This is an old apple tree.
The government has paid for it to be replaced. Best read that again. The government has paid to have almost all of these trees replaced.
Up and down the Okanagan Valley, orchards have been replaced with plantations like the one above. Few are healthy. Few farmers can afford to farm them efficiently, or to maintain tree health. Most are about ready to be torn out. This is a story about climate change. How so? Look again.
See that? This spartan apple tree is self-supporting. It has lost limbs to bad pruning over the years. I did my best with them, and pruned the rest of the tree in accord with the tree’s natural growth patterns. Yield: about 300 pounds of apples, all pretty nice. Oh, and some bluebirds.
The tree and the bluebirds are all gone now. But we have government-subsidized orchards now.
Supported by wires and pressure-treated posts. Kept clear with weedkillers. Thinned with chemicals (which gives the sickly colour to the trees in the foreground, as they have been mildly poisoned to abort all but the strongest fruits.) Yield, about 10 pounds per tree. No profit yet. Not see the climate change yet? Let’s look again:
Above: self-supporting tree, planted by independent Japanese-Canadian farmers who escaped WWII internment camps by farming this land. Their son married a Japanese-Canadian woman, who was born in the Interment Camp in Kaslo. After he died, I helped her prune the last of the trees. The work put into this tree over fifty years is the annual profit from the tree, plus the deep cultural connection it carries. Here, men and women take their measures from trees and history. Below: trees used to invest in land, using temporary foreign labour and government subsidies to farm apples as a high-volume crop. Neither the farm, the farmers nor the trees can survive without technological and political intervention. Here, men and women take their measure by how they can manipulate social connections to gain the government supports that allow them to imitate the values in the image above.

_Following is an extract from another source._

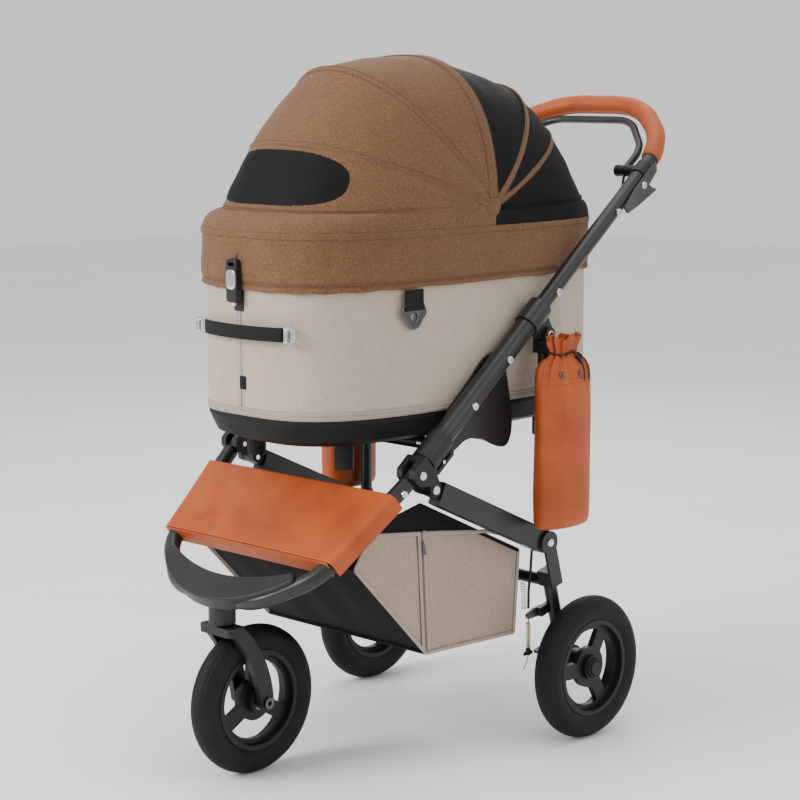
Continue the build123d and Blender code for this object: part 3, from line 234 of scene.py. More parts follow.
SATIN = hard("satin_black_coat", (0.010, 0.010, 0.011), (0.017, 0.017, 0.018), 0.36, 0.0, 1400, 0.12, 0.45)
MOULDED = hard("moulded_black", (0.009, 0.009, 0.009), (0.015, 0.015, 0.016), 0.46, 0.0, 1100, 0.3, 0.35)
TRAY = hard("tray_black", (0.006, 0.006, 0.006), (0.010, 0.010, 0.010), 0.6, 0.0, 900, 0.4, 0.2)
RIM = hard("rim_black", (0.007, 0.007, 0.007), (0.012, 0.012, 0.012), 0.45, 0.0, 1000, 0.25, 0.3)
RUBBER = hard("tyre_rubber", (0.0045, 0.0045, 0.0045), (0.009, 0.009, 0.009), 0.62, 0.0, 700, 0.5, 0.22)
CHROME = hard("bright_plate", (0.62, 0.62, 0.63), (0.78, 0.78, 0.79), 0.16, 1.0, 600, 0.05)
STEEL = hard("satin_steel", (0.3, 0.3, 0.31), (0.42, 0.42, 0.43), 0.36, 1.0, 800, 0.15)
BRASS = hard("yellow_steel", (0.5, 0.36, 0.1), (0.66, 0.5, 0.17), 0.3, 1.0, 800, 0.1)
GUNMETAL = hard("dark_nickel", (0.09, 0.09, 0.095), (0.14, 0.14, 0.145), 0.26, 1.0, 800, 0.1)
CABLE = hard("cable_cover", (0.012, 0.012, 0.012), (0.02, 0.02, 0.02), 0.5, 0.0, 900, 0.2)
BROWN = ((0.3, (0.082, 0.037, 0.017)), (0.48, (0.152, 0.074, 0.036)), (0.66, (0.235, 0.125, 0.066)))
HOOD = cloth("heathered_brown", BROWN, thread=640, slub=0.45, sheen=0.06)
TAPE = cloth("brown_tape", two((0.10, 0.047, 0.023), (0.2, 0.105, 0.055)), thread=900, slub=0.2, sheen=0.05)
GREIGE = ((0.3, (0.36, 0.285, 0.222)), (0.5, (0.47, 0.385, 0.308)), (0.7, (0.56, 0.47, 0.385)))
LINEN = cloth("greige_linen", GREIGE, thread=700, slub=0.32, sheen=0.03)
HEM = cloth("pink_grey_hem", two((0.31, 0.235, 0.20), (0.42, 0.33, 0.285)), thread=900, slub=0.3)
BEIGE = ((0.3, (0.27, 0.205, 0.15)), (0.5, (0.39, 0.305, 0.232)), (0.7, (0.48, 0.385, 0.30)))
BASKET = cloth("basket_beige", BEIGE, thread=600, slub=0.4, sheen=0.03)
LINING = cloth("basket_black", two((0.005, 0.005, 0.005), (0.012, 0.011, 0.010)), thread=500, sheen=0.0)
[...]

So often, we hear about climate change as being the load of carbon dioxide in the air. That’s nothing compared to the cultural erasure on the land that goes along with the culture that created that load. Put this another way. If you plant an apple tree in 1960, and wait 50 years, you get a bluebird.
If you plant an apple tree in 2017, it will attract no birds, wild bees will be poisoned, deer will be fenced out, and the trees will be worn out and sick by 2019. We are almost halfway there, without a profit yet. Do you see? The bluebirds are gone, not because of lack of habitat on the mountain. That happened by 1960, but because of loss of habitat, financed by the government and its ideas of efficient, supported and culturally-integrated humans, not those free-standing types, they are gone. The orchards, bastions of other cultural values, kept them going for two generations. The real climate change here has nothing to do with carbon. It has everything to do with any human care for beauty, and its placement at the core of industrial values. And its subsidized destruction.
What we do to trees we do to people.
Doubt that? Look at the tree you’re with.
Categories: Agriculture, Endangered species, Erosion, Ethics, Global Warming, Grasslands, Nature Photography
Nice words! It is sad that food has become a commodity within a global economy. We seek to make every inch of the land produce a tangible value, clearing from fence line to fence line, planting monocultures and high-density varieties. We seek foreign markets and grow for them rather than feeding our own community. We try to eliminate hands-on farming techniques and farmers gain more and more land to “make a living”. We have definitely changed the landscape, both culturally and geographically, in the search for riches. It is human nature to leap over the simplicity that lays before us. There are many that are demonstrating the benefits of low impact and small-scale farming, but it seems that because they are not the big players, not supporting big chemical companies etc, their work is of lower value. The self-supporting tree of the old days is a very nice symbol of a simpler, somewhat more sustainable agricultural model.
And my childhood! I have fallen out of many trees like that. They are also where I learned to think like a tree.
Right now, my county in Maryland is patting itself on the back for thousands of new trees planted–to replace mature trees mown down for developments over the last decade. Leave well enough alone, said few public officials ever!
Perhaps it’s the start of good things. Fingers crossed.